明治5年(1872年)5月に東京と横浜間を日本最初の陸蒸気が運転を始めたのが、東海道線のスタートで、東京(新橋)と横浜の間に、品川、川崎、鶴見および神奈川の四駅だけでした。

大森駅の開設
東海道線の開通前から、山王に鉄道建設の英国人技師の住宅がありましたので、鉄道開通後に現在の大森駅の南寄りに休憩所を作り、必要に応じて手を上げて列車を止めて乗り降りをしたそうです。
そのうち、不便なので休憩所を駅にすることになり、当時付近の人家は少ないし、新井宿の駅名では通りが悪いので駅から1キロも離れているのですが、「大森」の名をとり大森区最初の停車場が明治9年(1876年)にできました。
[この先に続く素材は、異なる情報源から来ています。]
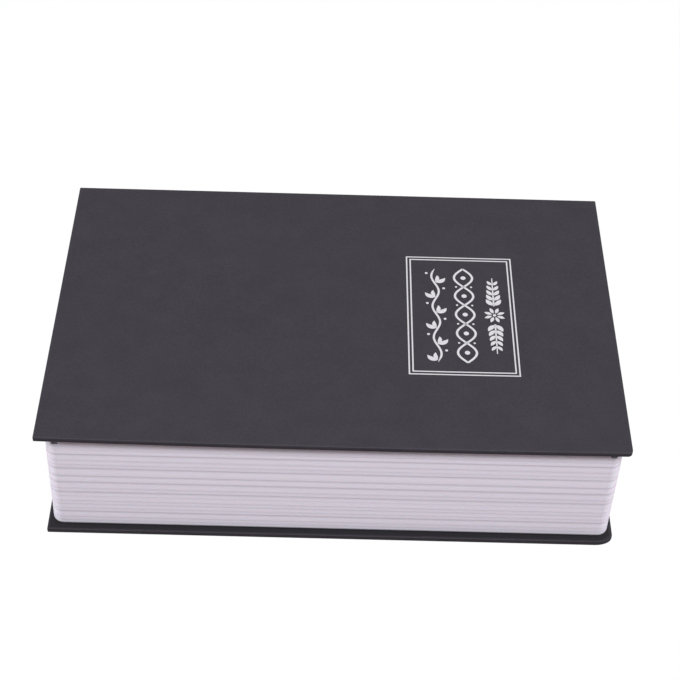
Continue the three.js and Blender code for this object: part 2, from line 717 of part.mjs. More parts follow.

「汽笛一声新橋を はやわが汽車は離れたり 梅に名をえし大森を すぐれば早やも川崎の 大師河原は程近し 急げや電気の道すぐに....」
当時の鉄道唱歌(大和田建樹 1902年)にも歌えわれる、大森の梅の名所は大森八景園(1884年開園)だと云われ、東京郊外の名所としてしられております。
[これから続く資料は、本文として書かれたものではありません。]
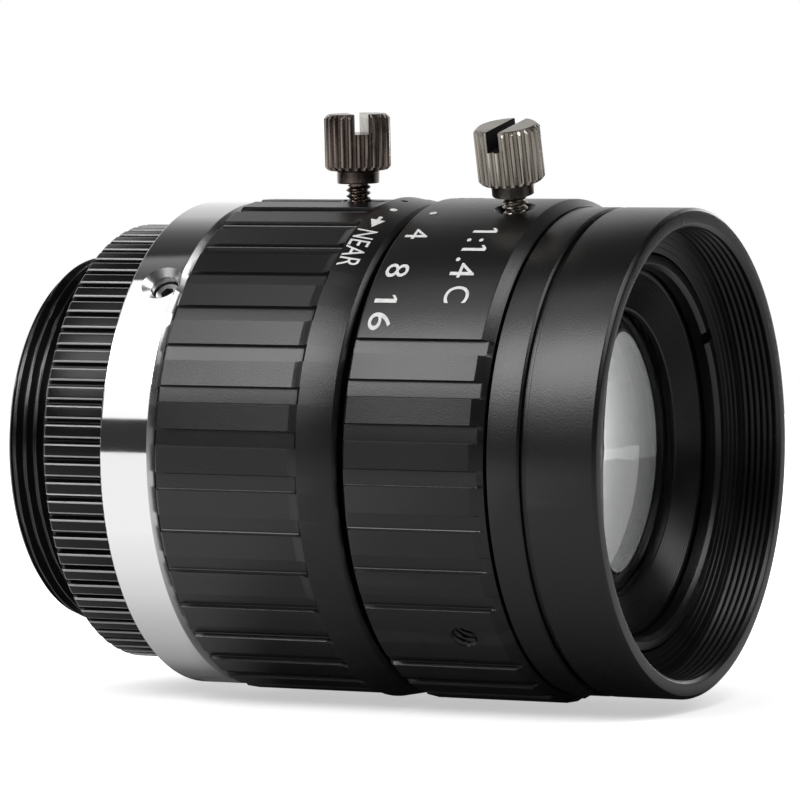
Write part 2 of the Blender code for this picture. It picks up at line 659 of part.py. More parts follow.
def make_mount_grub_screws():
    """Headless screws with a hexagon socket, their tips just off the fixed barrel."""
    angles = even_angles(SCREW_SIDES)
    tip = MOUNT_RING_BORE
    top = tip + CLAMP_SCREW_LENGTH
    floor = top - CLAMP_SOCKET_DEPTH
    chamfer = CLAMP_SCREW_RADIUS / 4
    for index, angle in enumerate(clamp_angles(), 1):
        name = f"mount_grub_screw_{index}"
        target = bmesh.new()
        sections = [
            (0, 0),
            (0, CLAMP_SCREW_RADIUS - chamfer),
            (chamfer, CLAMP_SCREW_RADIUS),
            (top - tip, CLAMP_SCREW_RADIUS),
            (top - tip, hexagon_radii(CLAMP_SOCKET_RADIUS, angles)),
            (floor - tip, hexagon_radii(CLAMP_SOCKET_RADIUS, angles)),
            (floor - tip, 0),
        ]
        add_turned(target, sections, angles, closed=False)
        screw = add_object(name, target, screw_steel(name))
        stand_outward(screw, CLAMP_X, tip, angle)


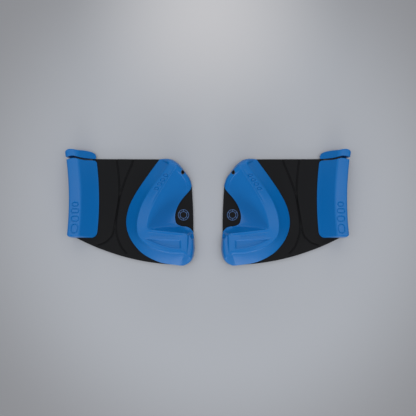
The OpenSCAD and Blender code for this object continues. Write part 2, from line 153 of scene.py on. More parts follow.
def closedSkin(name, grid, lowZ, side, footRound=0.6 * mm):
    # the grid's border lies level; from it the skin goes straight down to lowZ with a
    # rounded lower edge, and is closed by strips from one long side to the other
    rows, columns = grid.shape[:2]
    index = np.arange(rows * columns).reshape(rows, columns)
    border = np.concatenate([index[0], index[1:, -1], index[-1, -2::-1], index[-2:0:-1, 0]])
    rim = grid.reshape(-1, 3)[border]
    along = np.roll(rim, -1, 0) - np.roll(rim, 1, 0)
    inward = np.stack([-along[:, 1], along[:, 0]], -1)
    inward /= np.linalg.norm(inward, axis=1, keepdims=True) + 1e-12
    area = np.sum(rim[:, 0] * np.roll(rim[:, 1], -1) - rim[:, 1] * np.roll(rim[:, 0], -1))
    inward *= 1 if area > 0 else -1
    rings = []
    for turn in np.radians([0, 45, 90]):
        ring = rim.copy()
        ring[:, :2] += inward * footRound * (1 - math.cos(turn))
        ring[:, 2] = lowZ + footRound * (1 - math.sin(turn))
        rings.append(ring)
    vertices = np.vstack([grid.reshape(-1, 3), *rings])
    faces = [tuple(quad) for quad in quadGrid(rows, columns).tolist()]
    below = rows * columns + np.arange(3 * len(border)).reshape(3, -1)
    levels = np.vstack([border, below])
    faces += quadStrips(levels)
    ground = levels[-1].tolist()

    def foot(i, j):
        if i == 0:
            return ground[j]
        if j == columns - 1:
            return ground[columns - 1 + i]
        if i == rows - 1:
            return ground[2 * (columns - 1) + rows - 1 - j]
        return ground[2 * (columns - 1) + 2 * (rows - 1) - i]

    for i in range(rows - 1):
        faces.append((foot(i, 0), foot(i + 1, 0), foot(i + 1, columns - 1), foot(i, columns - 1)))
    faces.append(tuple(foot(0, j) for j in range(columns)))
    faces.append(tuple(foot(rows - 1, j) for j in range(columns - 1, -1, -1)))
    return newObject(name, vertices, faces, side)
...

大森駅の開設により交通の便が良いこれらの地が、東海道線が全通する明治22年(1889年)頃になると、山王台地に政治家、実業家、高級官吏、将校などの住宅や別荘が建ちはじめました。明治37年(1904年)に蒲田駅ができ、近距離列車が通じるようになると、次第に住宅が増えてきました。
大森駅西口出改札所ができたのは大正2年(1913年)で、東口と西口が跨線橋でつながり乗客には便利となりました。大正4年(1915年)には、東京・横浜間に電車が運転され、地域の発展に一層拍車がかかりました。大正期後半になると、都市化の波が郊外に及び、いち早く住宅地に変貌しました。
このように、地形的には大森町の隣接地の新井宿と不入斗の両字であった所に開設して、名目的に命名された「大森駅」の周辺が、「軒先貸して母屋をとられる」形で「大森」の中心地となり、開発が進み経済・文化は大森町から大森駅周辺へと移って行ったのです。